Rinne ultimately was sidelined twice and missed a total of 12 games with knee issues early in the season. Down the stretch, though, he played 29 of Nashville’s final 30 games and collected 16 of his career-high 33 victories during that stretch.
He ultimately set franchise records with a 2.12 goals-against average and a .930 save percentage (both ranked second in the league), and his six shutouts were one short of his own franchise record.
“There’s probably a game here or a game there where I wasn’t happy with my game, but overall I feel like I’ve been consistent and played pretty well. The team has been consistent even though we’ve gone through some stretches with losing streaks and I feel like we’ve played pretty solid defensively.
“I’m pretty happy. Obviously you’d always like to see more wins, but it’s my job to give my team a chance.”

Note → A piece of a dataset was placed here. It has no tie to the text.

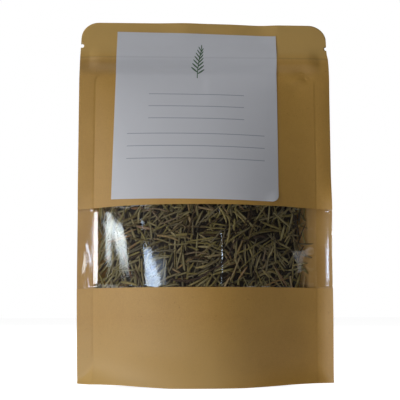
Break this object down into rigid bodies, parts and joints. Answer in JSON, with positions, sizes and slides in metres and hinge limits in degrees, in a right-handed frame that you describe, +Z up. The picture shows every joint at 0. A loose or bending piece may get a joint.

The Predators never have used more than one goalie in a single playoff year, even though more often than not they have had two legitimate options. Last year, Rinne played all six games against Chicago ahead of Ellis. Ellis was choice over Chris Mason in 2008 and set the franchise record for saves in a playoff game. Tomas Vokoun played all the games against Detroit (2004) and San Jose (2007) when healthy, but watched Mason in 2006 against the Sharks.
This year there is seemingly no choice whatsoever.
“If [Rinne] continues to play the way he’s playing, we’ll be in great shape,” center Mike Fisher said. “He’s been outstanding, and he’s going to be a key to this series, for sure.”
More likely a keystone — a constant, stabilizing presence.